In Carpenter v. Island Cy., 89 Wn.2d 881, 577 P.2d 575 (1978), the annexation of territoiy by a sewer district was challenged for failure to conduct an EIS. We held that an EIS was unnecessary because "at the time of the annexation . . . there was before the commissioners no plan for the furnishing of sewage facilities to this annexed territoiy." Carpenter, 89 Wn.2d at 883. "Where, as here, no proposal for a change in the environment is before the agency, there is no impact which can be evaluated." Carpenter, at 884. As this court concluded, "the annexation itself merely changed the boundaries of the district . . . [and] had no impact on the physical environment." Carpenter, at 883. See also Richland v. Franklin Cy. Boundary Review Bd., 100 Wn.2d 864, 868, 676 P.2d 425 (1984) (SEPA does not require consideration of every remote and speculative consequence of an action).
In accord with SEPA, the above cases reflect a clear rule that preparation of an EIS is not necessary when the potential impacts of a government action are associated with land use projects that might take place at some time in the indefinite future.
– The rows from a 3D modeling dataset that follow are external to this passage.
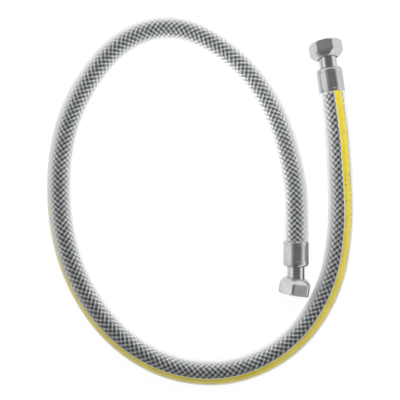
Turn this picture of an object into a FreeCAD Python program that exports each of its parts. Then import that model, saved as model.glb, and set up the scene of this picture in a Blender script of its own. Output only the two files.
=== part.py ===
import FreeCAD, Part
import math
import os

# Braided gas supply line, nominal 1000 mm between its two nut faces, DN12,
# female G1/2 swivel nut at both ends, lying in an open loop on a flat surface.
# Millimetres, +Z up, z = 0 is the surface the line lies on. The origin is on that
# surface, midway between the two end fittings (the centre of their footprint).

V = FreeCAD.Vector
os.makedirs("parts", exist_ok=True)

# ---- hose layers (radii) ----
LINER_IN = 6.00        # DN12 bore
LINER_OUT = 8.44
BRAID_IN = 8.50
BRAID_OUT = 9.30
SHEATH_IN = 9.36
SHEATH_OUT = 10.20
STRIPE_DEPTH = 0.30    # co-extruded yellow stripe, flush with the sheath
STRIPE_ARC = 38.0      # degrees of the sheath's girth
STRIPE_SIDE = 40.0     # degrees from straight up towards the outside of the loop
STRIPE_GAP = 0.01

# ---- end fitting: w is measured along the fitting from the ferrule's mouth ----
FERRULE_LEN = 20.0
FERRULE_OUT = 10.40
FERRULE_IN = 9.35
CRIMP_FLATS = 8
CRIMP_APOTHEM = 10.12
LIP_BORE = 6.55        # the ferrule's lip in the stem's groove
HOSE_IN_FERRULE = 16.4 # how far liner and braid run into the ferrule

STEM_BORE = 4.50
STEM_TIP = 1.5
BARB_PEAK = 5.97
BARB_ROOT = 5.40
BARB_PITCH = 2.6
BARBS = 5
COLLAR_AT = 16.6
NECK = 7.10
GROOVE = 6.53
FLANGE_AT = 32.40
FLANGE_LEN = 1.40
FLANGE = 8.50

NUT_AF = 24.0          # across flats
NUT_CORNER = 13.45     # the hexagon's corners are turned down to this radius
NUT_LEN = 13.4
NUT_SHOULDER = 5.0     # length of the rounded shoulder at the rear
NUT_REAR = 8.70        # radius of the rear face
NUT_FRONT = 12.2       # radius where the front chamfer starts
NUT_FRONT_LEN = 1.4
NUT_REAR_BORE = 7.65
NUT_REAR_WALL = 1.6
NUT_RELIEF_0 = 9.1     # cone of the chamber that holds the flange
NUT_RELIEF_1 = 10.6
NUT_RELIEF_AT = 7.0
THREAD_AT = 8.85       # G1/2 internal thread, shown at its minor diameter
THREAD_MINOR = 9.316
MOUTH_CHAMFER = 0.7
NUT_AT_A = 27.60       # rear face of each loose nut along its stem
NUT_AT_B = 29.25
WASHER_OUT = 9.90
WASHER_IN = 5.60
WASHER_LEN = 1.55

# ---- where the two ends lie ----
END_A = V(17.14, 61.63, 14.65)    # ferrule mouth
END_A_TURN = 8.0                  # degrees, the fitting's heading left of +Y
END_A_COCK_DOWN = 7.0             # the loose nut droops on its stem
END_A_COCK_SIDE = 0.5
END_A_HEX = -16.5                 # a flat's normal, degrees from up
END_B = V(-12.13, -60.04, 13.55)
END_B_TURN = 180.0
END_B_COCK_DOWN = 0.0
END_B_COCK_SIDE = -9.0
END_B_HEX = 44.0

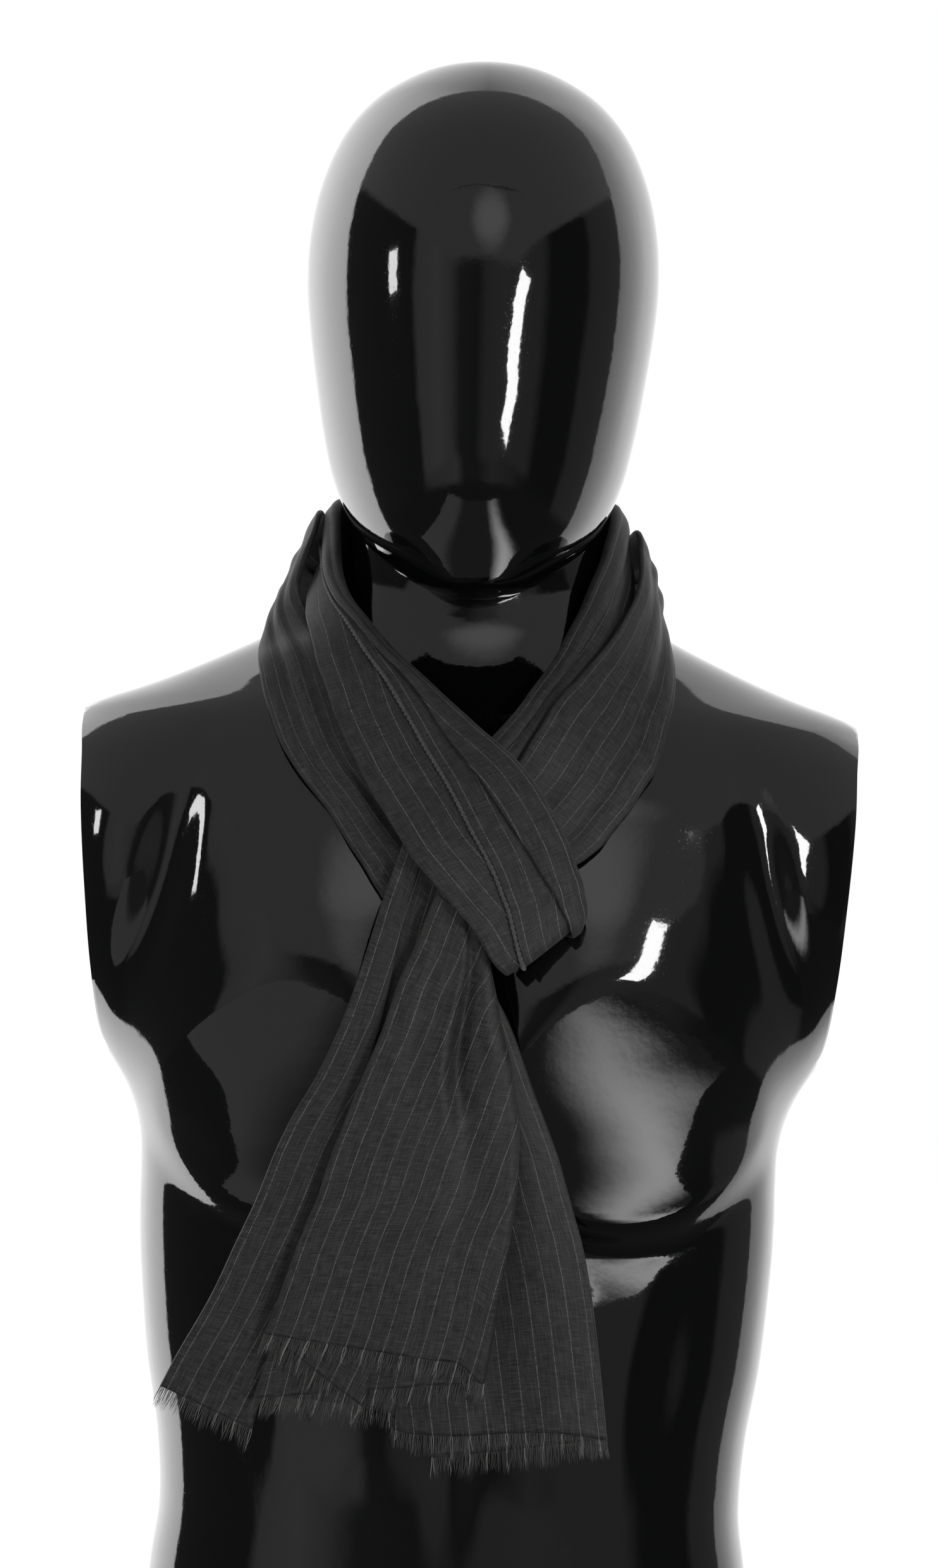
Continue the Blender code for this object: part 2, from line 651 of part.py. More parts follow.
def build_fringe(name, sections, strands, collection):
    """A narrow strip just below the cloth's edge, whose lower side runs out in strands."""
    edge = even_line(sections[-1], strands)
    above = even_line(sections[-2], strands)
    shape = bmesh.new()
    corners = []
    ways = []
    for i, point in enumerate(edge):
        down = (point - above[i]).normalized()
        along = edge[min(i + 1, strands)] - edge[max(i - 1, 0)]
        out = down.cross(along).normalized() * (WALL / 2)
        top = point + down * SEAM_GAP
        root = top + down * FRINGE_STRIP
        places = (top - out, top + out, root + out, root - out)
        corners.append([shape.verts.new(place * MM) for place in places])
        ways.append(down)
    shape.faces.new(corners[0])
    shape.faces.new(corners[-1])
    for i in range(strands):
        here, there = corners[i], corners[i + 1]
        for j, k in ((3, 0), (0, 1), (1, 2)):
            shape.faces.new((here[j], here[k], there[k], there[j]))
        root = (here[2], here[3], there[3], there[2])
        middle = sum((vert.co for vert in root), Vector()) / 4
        length = FRINGE_LENGTH * (0.84 + 0.1 * math.sin(i * 2.4) + 0.06 * math.sin(i * 0.7))
        sway = ways[i].cross(ways[i].cross(Vector((0, 1, 0)))) * 0.3 * math.sin(i * 2.9)
        sway += Vector((0.5 * math.sin(i * 1.7), 0, 0))
        tip = shape.verts.new(middle + (ways[i] * length + sway) * MM)
        for j in range(4):
            shape.faces.new((root[j], root[(j + 1) % 4], tip))
    bmesh.ops.recalc_face_normals(shape, faces=shape.faces[:])
    mesh = bpy.data.meshes.new(name)
    shape.to_mesh(mesh)
    shape.free()
    return add_object(name, mesh, CLOTH, collection)


def build_rolled_edge(sections, collection):
    """The whipped edge of the front band, a thin roll that lies on the panel's own points."""
    curve = bpy.data.curves.new("loop_front_hem", "CURVE")
    curve.dimensions = "3D"
    curve.bevel_depth = HEM_ROLL / 2 * MM
    curve.bevel_resolution = 1
    curve.use_fill_caps = True
    line = curve.splines.new("POLY")
    route = []
    for i in range(3, len(sections) - 3):
        edge, inside = sections[i][0], sections[i][1]
        outward = (edge - inside).normalized()
        along = sections[i + 1][0] - sections[i - 1][0]
        up = along.cross(-outward).normalized()
        route.append(edge + outward * (HEM_ROLL / 2 + SEAM_GAP) + up * HEM_LIFT)
    line.points.add(len(route) - 1)
    for point, place in zip(line.points, route):
        point.co = (*(place * MM), 1.0)
    roll = bpy.data.objects.new("loop_front_hem", curve)
    roll.data.materials.append(make_material(EDGE))
    collection.objects.link(roll)


def build():
    clear_scene()
    collection = bpy.data.collections.new(COLLECTION)
    shapes = bpy.data.collections.new("joining_shapes")
    bpy.context.scene.collection.children.link(collection)
    bpy.context.scene.collection.children.link(shapes)
    build_bust(collection, shapes)
    front = build_strands(collection)
    build_rolled_edge(front, collection)
    ends = build_tails(collection)
    build_fringe("fringe_front", ends["front"], FRONT_STRANDS, collection)
    build_fringe("fringe_back", ends["back"], BACK_STRANDS, collection)


build()
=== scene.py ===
# %% [markdown]
# # A pinstriped silk scarf on a gloss display bust
#
# The scarf is one long piece of light silk. It is folded once along its middle, laid round the
# neck as a pair of strands, and its two frayed ends are pulled through the loop that the middle
# makes. The bust that carries it is a smooth black shell with a head and no arms.
#
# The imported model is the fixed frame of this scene. It is loaded first.

# %% Load the frame
import math
import random
from collections import namedtuple

import bpy
from mathutils import Matrix, Vector, noise


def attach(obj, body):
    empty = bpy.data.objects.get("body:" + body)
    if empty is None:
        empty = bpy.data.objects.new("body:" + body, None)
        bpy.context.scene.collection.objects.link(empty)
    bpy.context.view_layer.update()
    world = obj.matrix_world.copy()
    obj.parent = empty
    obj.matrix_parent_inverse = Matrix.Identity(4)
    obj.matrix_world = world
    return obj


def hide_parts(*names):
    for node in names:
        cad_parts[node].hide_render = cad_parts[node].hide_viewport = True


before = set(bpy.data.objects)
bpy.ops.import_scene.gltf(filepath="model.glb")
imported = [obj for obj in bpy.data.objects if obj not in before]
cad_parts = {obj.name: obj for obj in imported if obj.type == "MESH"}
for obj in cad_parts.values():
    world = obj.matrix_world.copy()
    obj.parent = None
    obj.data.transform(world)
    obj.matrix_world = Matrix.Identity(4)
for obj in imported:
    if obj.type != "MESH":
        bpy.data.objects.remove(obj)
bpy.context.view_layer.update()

MM = 0.001
print("nodes:", sorted(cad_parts))

# %% [markdown]
# ## The camera
#
# A picture of a standing bust is taken from chest height with a long lens, so that the head and
# the waist keep their proportions. One pixel of the picture is 0.285 mm at the chest, and that
# fixes the lens angle once the distance is known. A camera is turned about its own line of sight
# with a rotation about its local Z, and here the picture leans by 1.6 degrees.

# %% Place the camera
PICTURE_HEIGHT = 2482
PIXEL = 0.285 * MM
CHEST_DISTANCE = 2.6
CAMERA_PLACE = Vector((0.0, -2.72, 0.385))
CAMERA_LEAN = math.radians(1.6)

camera_data = bpy.data.cameras.new("picture_camera")
camera_data.sensor_fit = "VERTICAL"
camera_data.angle = 2 * math.atan(PICTURE_HEIGHT * PIXEL / 2 / CHEST_DISTANCE)
camera = bpy.data.objects.new("picture_camera", camera_data)
bpy.context.scene.collection.objects.link(camera)
upright = Matrix.Rotation(math.radians(90), 4, "X")
camera.matrix_world = Matrix.Translation(CAMERA_PLACE) @ upright @ Matrix.Rotation(CAMERA_LEAN, 4, "Z")
bpy.context.scene.camera = camera
print("lens angle", round(math.degrees(camera_data.angle), 2), "degrees")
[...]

Instead, the proper time for evaluating a proposal is when the principal characteristics are readily identifiable. It is impossible to accurately analyze environmental impacts without knowing the exact nature of the project, its environmental benefits and attendant mitigating factors. Here, the majority can point only to alleged "proposals" and "possible" development "alternatives" which indicate a future intent to develop the annexed properties. See majority, at 661-67. If, in fact, the property owners in the annexed area eventually commit to developing their land, an EIS may be appropriate when they apply for a building permit or plat approval. Until then, environmental review is premature.
*688Finally, the majority implicitly claims the environmental high ground as justification for its SEPA interpretation. In fact, the opposite is true. By requiring an EIS at virtually every level, the process is degraded. A premature EIS, based upon incomplete or projected data, could well be more harmful than helpful. Instead of enhancing the governmental function, the action of preparing an EIS becomes repetitive and onerous. With no current project proposals before the board or other probable environmental impacts, the issuance of a DNS for the annexation decision was entirely appropriate. Therefore, I dissent as to this portion of the majority opinion.
Andersen, C.J., and Madsen, J., concur with Durham, J.
Reconsideration denied February 18, 1994.
Under RCW 43.21C.095, regulations enacted pursuant to SEPA are to be accorded "substantial deference".